The projected increase in silver demand from the automotive sector is driven by two key factors: the rapid growth in global EV sales and the higher silver intensity per EV compared to traditional ICE cars.

As concerns over climate change and the need for sustainable transportation solutions intensify, the adoption of EVs is expected to accelerate rapidly. Industry forecasts suggest that global EV sales could account for over 50% of new vehicle sales within the next 10 years. 

At the same time, the amount of silver required per EV is significantly higher than that of traditional ICE cars. This increased demand is driven by the extensive use of silver in various EV components, such as battery management systems, inverters, and motor control units. 

As EV technology continues to advance, the silver content per vehicle may increase further, driven by the need for more efficient and reliable components. For instance, with many EVs poised to have AI-enhanced capabilities, we’re also going to see a further increase in silver demand for the purpose of GPU server hosting, which will inevitably be the lifeline of every aspiring AI startup without 6-figure sums for new Nvidia cards or server racks. 

Impact on Silver Market Dynamics

The rapid growth in EV adoption, coupled with the higher silver intensity of these vehicles, is expected to create a substantial surge in silver demand from the automotive sector. This increased demand could potentially strain the existing supply of silver, leading to a potential supply-demand imbalance. 

As with any commodity, the interplay between supply and demand plays a crucial role in determining prices. If the demand for silver from the automotive sector outpaces supply, it could lead to upward pressure on silver prices. This, in turn, could have far-reaching implications for various industries that rely on silver, including electronics, solar panels, and even jewelry.

While the EV revolution presents numerous environmental and technological benefits, it also highlights the critical importance of strategic metal sourcing and sustainable mining practices. As the automotive industry undergoes this transformative shift, it will undoubtedly influence silver market dynamics, potentially reshaping the global supply chain and driving innovation in silver production and recycling efforts.

Opportunities for Investors and Stakeholders

The growing importance of silver in the EV revolution presents opportunities for investors and stakeholders across various sectors. As the demand for silver grows, investments in silver mining, recycling technologies, and innovative material solutions are expected to yield substantial returns. 

Additionally, companies involved in the EV supply chain, from battery manufacturers to electronics producers, stand to benefit from the increased demand for silver. Investment products like silver exchange-traded funds (ETFs) and futures contracts might also attract heightened interest from investors seeking exposure to this precious metal's potential upside.

Wrapping Up

As the world embraces sustainable mobility through EVs, the demand for silver from the automotive sector will skyrocket, potentially straining existing supplies and disrupting market dynamics. This could even cause silver prices to outperform gold over the next few years. 

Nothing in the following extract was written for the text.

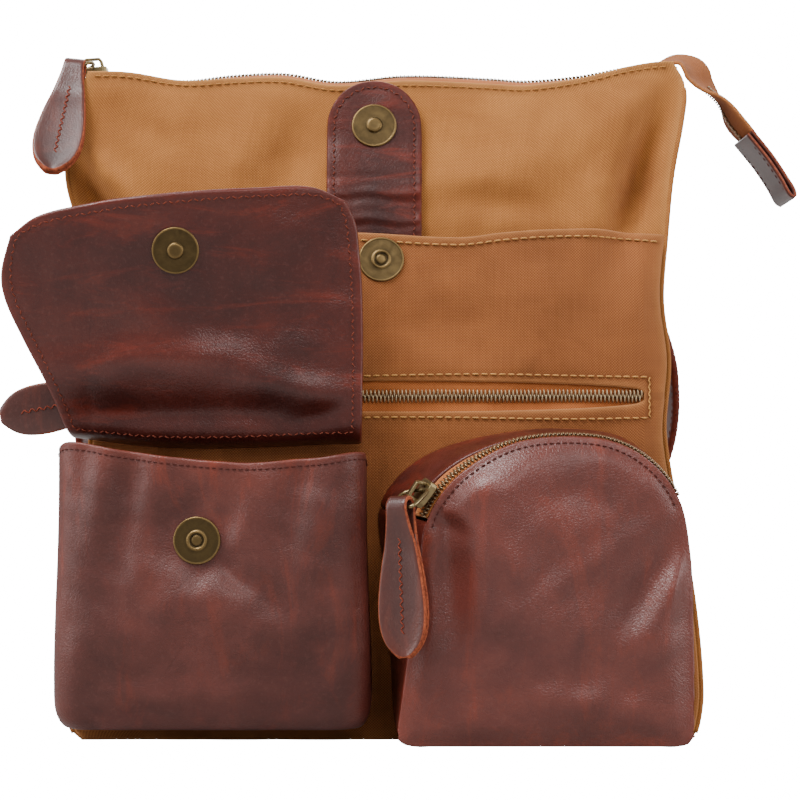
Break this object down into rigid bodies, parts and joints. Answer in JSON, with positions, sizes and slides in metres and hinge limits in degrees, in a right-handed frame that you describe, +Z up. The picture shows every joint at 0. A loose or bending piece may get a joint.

Looking ahead, it's clear that silver's role in the EV revolution will only continue to grow as the adoption of electric vehicles accelerates globally. This trend will likely spur further investment in silver mining, recycling technologies, and potential material substitutes, ensuring a stable and sustainable supply of this precious metal.

Disclaimer: The views expressed in this article are those of the author and may not reflect those of Kitco Metals Inc. The author has made every effort to ensure accuracy of information provided; however, neither Kitco Metals Inc. nor the author can guarantee such accuracy. This article is strictly for informational purposes only. It is not a solicitation to make any exchange in commodities, securities or other financial instruments. Kitco Metals Inc. and the author of this article do not accept culpability for losses and/ or damages arising from the use of this publication.